ほとんどの写真に髭を生やしたしかめっ面で写るレシカーは身長約193センチ、髪は明るい茶色で顎は四角く、肩にはタトゥーが入っていた。「頑固で自己中心的な男でした」とハワイ出身でパラリーガルとして働き、元海兵の父を持つ妻のローラさん(39)は第一印象を振り返る。しかし、そんな彼が「だんだん好きになった」と言う。

どちらの男にも幼い娘がいた。離婚後何人もの女性と交際しては別れていたラヴィーンは「父親でいるのが好きだった」とニコールさんは言う。兄も同様だった。レシカーは実に男性的な男だったが、可愛い娘にお茶会にはドレスを着て来なければならないと言われれば、文句一つ言わず「自分に合ったサイズのドレスを買いに行きました」とローラさんは語る。

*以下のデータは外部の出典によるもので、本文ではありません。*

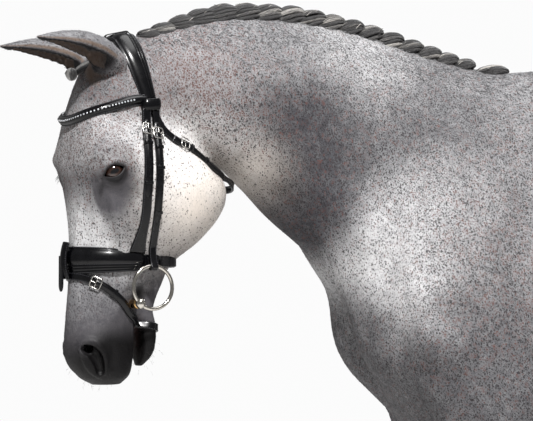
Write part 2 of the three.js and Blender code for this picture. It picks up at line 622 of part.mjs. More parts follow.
// On each side, the noseband's own cheek strap, and the cheekpiece over it that holds the bit's ring.
const NOSE_STRAP_X = -802;
const CHEEKPIECE_X = -776;
const RING_CENTRE = [-781, 72.5, 1256];
const RING_RADIUS = 36;
const RING_WIRE = 3.6;
const BIT_PLACE = [-804, 1229]; // the mouthpiece, x and z
const ringBody = (side, grow = 0) => {
  const geometry = new THREE.TorusGeometry(RING_RADIUS, RING_WIRE + grow, 6, 20);
  geometry.rotateX(Math.PI / 2);
  geometry.translate(RING_CENTRE[0], side * RING_CENTRE[1], RING_CENTRE[2]);
  return solid(bent(finished(geometry)));
};
for (const [name, side] of Object.entries(SIDES)) {
  straps[`noseband_strap_${name}`] = strap(sidePoints(side, [[NOSE_STRAP_X + 10, 1549], [NOSE_STRAP_X, 1500],
    [NOSE_STRAP_X, 1440], [NOSE_STRAP_X, 1380], [NOSE_STRAP_X - 4, 1327]]), median, {
    width: (t) => 14 + 90 * Math.max(0, t - 0.78), lift: (t) => 2.5 + 4 * Math.max(0, 1 - 6 * t),
  });
  const cheekpiece = strap([
    ...sidePoints(side, [[JUNCTION[0] + 6, 1549], [CHEEKPIECE_X, 1500], [CHEEKPIECE_X, 1440],
      [CHEEKPIECE_X, 1380], [CHEEKPIECE_X - 2, 1340]]),
    new THREE.Vector3(CHEEKPIECE_X - 4, side * 68, 1310), new THREE.Vector3(CHEEKPIECE_X - 5, side * 69, 1286),
  ], median, { width: 13, thickness: LEATHER + 3, lift: (t) => 2 + 3 * Math.max(0, 1 - 6 * t) });
  straps[`cheekpiece_${name}`] = cheekpiece.subtract(ringBody(side, GROW));
}

// Straps are cut by the head and by the straps that lie under them.
const LAYERS = ["headpiece", "noseband", "noseband_strap_left", "noseband_strap_right", "throatlatch",
  "flash_strap", "cheekpiece_left", "cheekpiece_right", "browband"];
let under = headGrown;
const bridle = {};
for (const name of LAYERS) {
  bridle[name] = largest(straps[name].subtract(under));
  add(name, bridle[name], STRAP);
  under = under.add(grownStrap(name));
}

// A strap thickened by GROW, which leaves the gap between it and what lies over it.
function grownStrap(name) {
  const geometry = geometryOf(straps[name]);
  const position = geometry.attributes.position;
  const normal = geometry.attributes.normal;
  for (let i = 0; i < position.count; i += 1) {
    position.setXYZ(i, position.getX(i) + GROW * normal.getX(i), position.getY(i) + GROW * normal.getY(i),
      position.getZ(i) + GROW * normal.getZ(i));
  }
  return solid(geometry);
}

// The loop at the front of the noseband that carries the flash strap, and a buckle's frame on each closing strap.
const flashLoop = solid(bent(block([18, 24, 62], [-910, 0, 1299])));
add("flash_loop", flashLoop.subtract(under), STRAP);
const frameBody = (size, place, turnX, turnZ) => {
  const [wide, high] = size;
  const shape = new THREE.Shape([[-wide, -high], [wide, -high], [wide, high], [-wide, high]]
    .map(([x, y]) => new THREE.Vector2(x / 2, y / 2)));
  shape.holes.push(new THREE.Path([[-wide, -high], [-wide, high], [wide, high], [wide, -high]]
    .map(([x, y]) => new THREE.Vector2(x / 2 - Math.sign(x) * 3, y / 2 - Math.sign(y) * 3))));
  const geometry = new THREE.ExtrudeGeometry(shape, { depth: 3, bevelEnabled: false });
  geometry.rotateX(Math.PI / 2);
  geometry.rotateY(turnX);
  geometry.rotateZ(turnZ);
  geometry.translate(...place);
  return solid(bent(finished(geometry)));
};
// Each buckle: name, side, the strap's height x and z, frame's size, turn in the plane of the cheek.
const BUCKLES = [
  ["buckle_noseband", LEFT, [NOSE_STRAP_X, 1518], [22, 22], 0],
  ["buckle_noseband", RIGHT, [NOSE_STRAP_X, 1518], [22, 22], 0],
  ["buckle_cheekpiece", LEFT, [CHEEKPIECE_X, 1492], [22, 22], 0],
  ["buckle_cheekpiece", RIGHT, [CHEEKPIECE_X, 1492], [22, 22], 0],
  ["buckle_throatlatch", LEFT, [-714, 1490], [22, 22], 0.5],
  ["buckle_flash", LEFT, [-868, 1252], [22, 22], 0.45],
];
for (const [kind, side, [x, z], size, turn] of BUCKLES) {
  const [point] = sidePoints(side, [[x, z]]);
  const out = Math.abs(point.y) + LEATHER + (kind === "buckle_cheekpiece" ? 9 : 3);
  const body = frameBody(size, [x, side * out + (side > 0 ? 3 : 0), z], turn, 0);
  add(`${kind}_${side < 0 ? "left" : "right"}`, body.subtract(under), METAL);
}

// ---------------------------------------------------------------- bit

const bar = new THREE.CylinderGeometry(6, 6, 2 * (RING_CENTRE[1] - 4), 10, 1);
bar.translate(BIT_PLACE[0], 0, BIT_PLACE[1]);
let mouthpiece = solid(bent(finished(bar)));
for (const [name, side] of Object.entries(SIDES)) {
  mouthpiece = mouthpiece.add(solid(bent(ball([9, 8, 9], [BIT_PLACE[0], side * RING_CENTRE[1], BIT_PLACE[1]], 8))));
  mouthpiece = mouthpiece.subtract(ringBody(side, GROW));
  add(`bit_ring_${name}`, ringBody(side), METAL);
}
add("bit_mouthpiece", mouthpiece, METAL);

// ---------------------------------------------------------------- origin

const bounds = new THREE.Box3().setFromObject(horse, true);
const centre = bounds.getCenter(new THREE.Vector3());
horse.position.set(-centre.x, -centre.y, -bounds.min.z);

export default horse;
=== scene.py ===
"""Dresses the frame of a life-size, still horse: a flea-bitten grey with a plaited mane and a snaffle bridle.

Lengths are metres. The horse faces -X and its left side faces -Y. Everything is first shaped on a "straight"
horse, whose neck doesn't turn: there x is measured from the peak of the withers, y from the median plane,
positive on the right, and z from the ground. Tables are in millimetres. Pose carries the straight horse onto
the frame.
"""

import logging
import math
from dataclasses import dataclass, field
from enum import Enum
from functools import partial
from typing import Callable, Iterable, Sequence

import bmesh
import bpy
import numpy as np
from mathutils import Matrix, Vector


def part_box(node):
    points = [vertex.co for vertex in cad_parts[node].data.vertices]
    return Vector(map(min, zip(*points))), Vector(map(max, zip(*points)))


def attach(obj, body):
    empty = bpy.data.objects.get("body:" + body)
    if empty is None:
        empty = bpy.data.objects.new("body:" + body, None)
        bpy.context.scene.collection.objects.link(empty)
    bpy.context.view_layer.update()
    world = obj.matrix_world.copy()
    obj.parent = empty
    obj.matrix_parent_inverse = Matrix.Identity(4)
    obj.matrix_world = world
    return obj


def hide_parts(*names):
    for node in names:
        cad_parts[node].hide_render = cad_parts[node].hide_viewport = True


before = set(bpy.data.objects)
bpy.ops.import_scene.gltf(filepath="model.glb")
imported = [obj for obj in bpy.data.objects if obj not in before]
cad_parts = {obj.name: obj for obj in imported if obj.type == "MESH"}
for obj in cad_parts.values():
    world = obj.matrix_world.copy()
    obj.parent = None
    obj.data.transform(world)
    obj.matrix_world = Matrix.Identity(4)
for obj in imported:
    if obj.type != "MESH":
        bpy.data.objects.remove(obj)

import openvdb
from mathutils import Vector
from mathutils.bvhtree import BVHTree

LOG = logging.getLogger("horse")
MM = 0.001
Array = np.ndarray
Points = Sequence[Sequence[float]]
Faces = list[tuple[int, ...]]
Body = tuple[Array, Array, Array]  # vertices, quads and triangles
Window = tuple[slice, ...]  # part of a grid


class Side(Enum):
    """The two sides of the horse; the value is the sign of y on the straight horse."""

    LEFT = -1
    RIGHT = 1

    @property
    def word(self) -> str:
        """The side as it is written in a node's name."""
        return self.name.lower()


# ---------------------------------------- pose


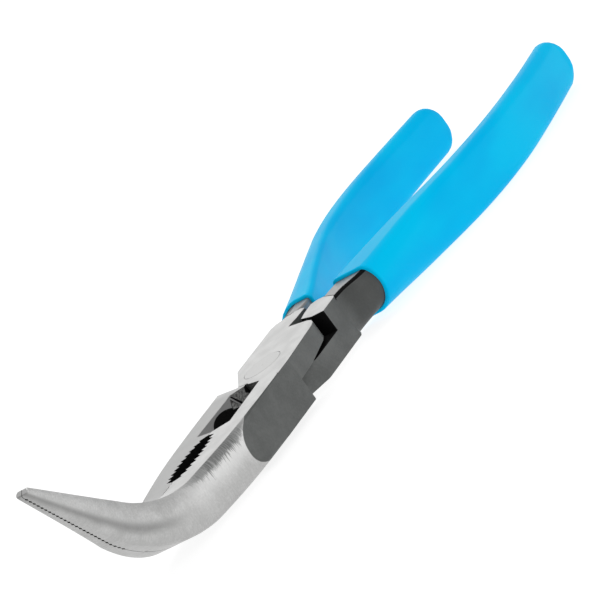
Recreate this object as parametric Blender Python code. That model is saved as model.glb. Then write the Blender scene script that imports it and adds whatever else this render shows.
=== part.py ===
"""Bent needle nose pliers: two forged halves lap-jointed on a flush rivet, with dipped grips.

The frame is metric with +Z up. The origin is on the pivot axis, in the joint's underside.
+Y runs from the pivot towards the jaws, whose noses bend up towards +Z. Each half is a jaw,
half the lap joint and a tang; the left half has its jaw at -X and its tang at +X.
"""
import math

import bmesh
import bpy
from mathutils import Vector

MM = 0.001

# joint
THICK = 9.8 * MM          # both laps together, and the jaw block
MID = THICK / 2
GAP = 0.3 * MM            # between faces that slide or meet
RIVET_R = 4.35 * MM
RIVET_SHAFT_R = 2.7 * MM
RIVET_CONE = 1.7 * MM     # height of each countersunk head
ROUND_SIDES = 48

# jaw block and bent nose
JAW_HALF_W = 9.7 * MM
JAW_REAR_Y = 4.9 * MM
BLOCK_END_Y = 26.0 * MM   # where the nose starts to taper
BEND_START_Y = 45.5 * MM
BEND_RADIUS = 25.9 * MM
BEND_ANGLE = math.radians(51.0)
NOSE_STRAIGHT = 22.0 * MM
BEND_END_HALF_H = 3.95 * MM
TIP_HALF_H = 0.8 * MM
# half widths at these distances along the jaw from BLOCK_END_Y, the last at the tip
NOSE_AT = [-8.0, 6.0, 20.0, 42.0, 65.0]
NOSE_HALF_W = [10.5, 9.75, 7.45, 3.65, 1.65]

# side cutter and pipe grip
CUT_HALF_W = 4.5 * MM     # bevel width on each jaw, at the front
CUT_REAR_HALF_W = 4.1 * MM
CUT_DEPTH = 4.6 * MM      # bevel depth at the cutting edge, from either face
CUT_FRONT_Y = 24.4 * MM
CUT_FRONT_SLANT = 1.7 * MM
POCKET_REAR_Y = 7.4 * MM  # of the pocket's rear edge, at the seam
POCKET_REAR_SLANT = 0.36
POCKET_WALL_RUN = 3.0 * MM  # how far its rear wall leans forward down to the cutting edge
SLOT_W = 0.85 * MM
EYE_Y = 16.6 * MM         # oval eye between the cutting edges
EYE_HALF_W = 3.78 * MM
EYE_HALF_L = 6.4 * MM
GRIP_Y0 = 26.6 * MM       # toothed hollow
GRIP_Y1 = 43.8 * MM
GRIP_DEPTH = 2.1 * MM
TOOTH_DEPTH = 0.75 * MM
TOOTH_COUNT = 10

# lap joint
LAP_FRONT_R = 6.85 * MM   # the lap's front is round about the rivet
TONGUE_R = LAP_FRONT_R + GAP
RELIEF_START_Y = -1.7 * MM
RELIEF_SLOPE = 0.1        # clearance under each lap's free rear corner

# tangs and grips: the centre line bows outwards, then back in
HANDLE_LINE = [(6.0, -14.0), (6.2, -24.0), (7.05, -30.4), (12.8, -49.1), (18.6, -67.8),
               (20.9, -86.6), (20.2, -105.3), (18.0, -125.0)]
TANG_HALF_T = [2.6, 2.55, 3.35, 2.3, 1.8, 1.65, 1.65, 1.65]
TANG_HALF_W = [4.8, 4.8, 4.55, 5.35, 5.55, 5.55, 5.35, 5.15]
TANG_CROWN = [0.0, 0.9, 2.7, 1.5, 0.5, 0.3, 0.3, 0.3]
TANG_START_Y = -17.5 * MM
TANG_END_Y = -124.2 * MM
TANG_EDGE = 0.6 * MM
TANG_ROUND_EDGE = 2.0 * MM  # one outer corner of the shank is rounder than the other
TANG_SINK = 0.5 * MM      # how much slimmer the tang is inside the grip
GRIP_START_Y = -30.6 * MM
GRIP_END_Y = -126.9 * MM
GRIP_SKIN = 0.8 * MM      # from the bare tang's surface to the grip's outside
GRIP_EDGE = 1.4 * MM
GRIP_ROUND_EDGE = 3.3 * MM
GRIP_END_LENGTH = 8.0 * MM


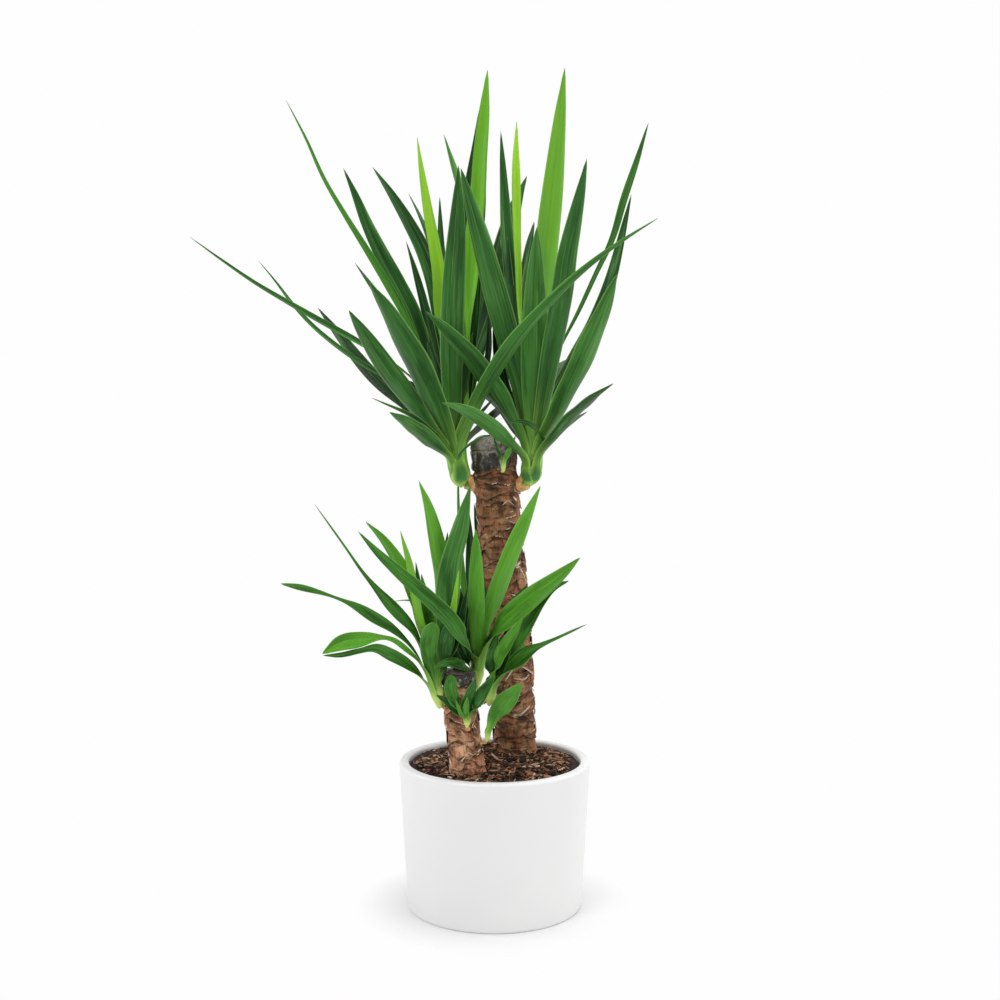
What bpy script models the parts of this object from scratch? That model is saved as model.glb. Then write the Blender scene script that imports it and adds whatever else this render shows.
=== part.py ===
"""A potted yucca: two rooted cane cuttings with leafy shoots, in a white glazed cylinder pot.

Metres, +Z up. The origin is the middle of the pot's flat underside, and the plant's fuller side faces -Y.
"""
import math

import bmesh
import bpy
from mathutils import Matrix, Vector, noise
from mathutils.bvhtree import BVHTree

CM = 0.01
FIT_GAP = 0.0003            # between neighbouring pieces

# Pot: a slightly tapered cylinder with a rounded lip.
POT_HEIGHT = 0.1695
POT_RIM_RADIUS = 0.110
POT_BASE_RADIUS = 0.1008
POT_MOUTH_RADIUS = 0.0988
POT_WELL_RADIUS = 0.0900
POT_FLOOR = 0.012
POT_WELL_FILLET = 0.008
POT_LIP_ROUND = 0.0035
POT_FOOT_ROUND = 0.0030
POT_STEPS = 48

# Soil: a low mound of bark mulch.
SOIL_EDGE_BELOW_RIM = 0.009
SOIL_MOUND = 0.011
SOIL_CLODS = 0.0022
SOIL_SIDE_GAP = 0.0007      # to the well, which is faceted
SOIL_RINGS = 8
SOIL_STEPS = 40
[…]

ニコールさんも夫との間に幼い子供がいた。子供を預けられる友人やベビーシッターがいれば、30代半ばの5人はファイエットビルの都心部に出かけた。「ぶっちゃけると、私とビリーとマークでコカインもやりました」と彼女は言う。

他の特殊部隊員がコカインを吸入しているところも複数回見たそうだ。「他にも一緒に飲んで遊んでいる人たちがいて、皆どうやらビリーをはじめとする共通の知り合いがいたようです」

ローラさんの話もニコールさんのと同様の内容だった。「私の前でも他の隊員たちと一緒にコカインを使っていました。ビリーの家に入るとそこら中に散らかっていることもありました」

彼女も「毎回同じ4人組」が白い粉で線を引き鼻から吸うところを「2、3度」直接目撃しており、全員デルタフォースの同僚だったと認識している。というのも、彼らをそう紹介されたことに加え、訓練の後車で家までラヴィーンを送って来たことや、参加した作戦についてふざけて話しては互いをやり込めようとしていたことがあったからだ。「お前42人殺ったんだって? 俺120人だから」とローラさんが男の低い声を真似る。

USASOCのスポークスマン、テイジ・レインズフォード大佐はデルタフォース隊員のコカインやMDMAの使用や薬物検査の有無についての書面での取材に応じなかった。JSOCの報道官カラ・スールズ大佐も同様だった。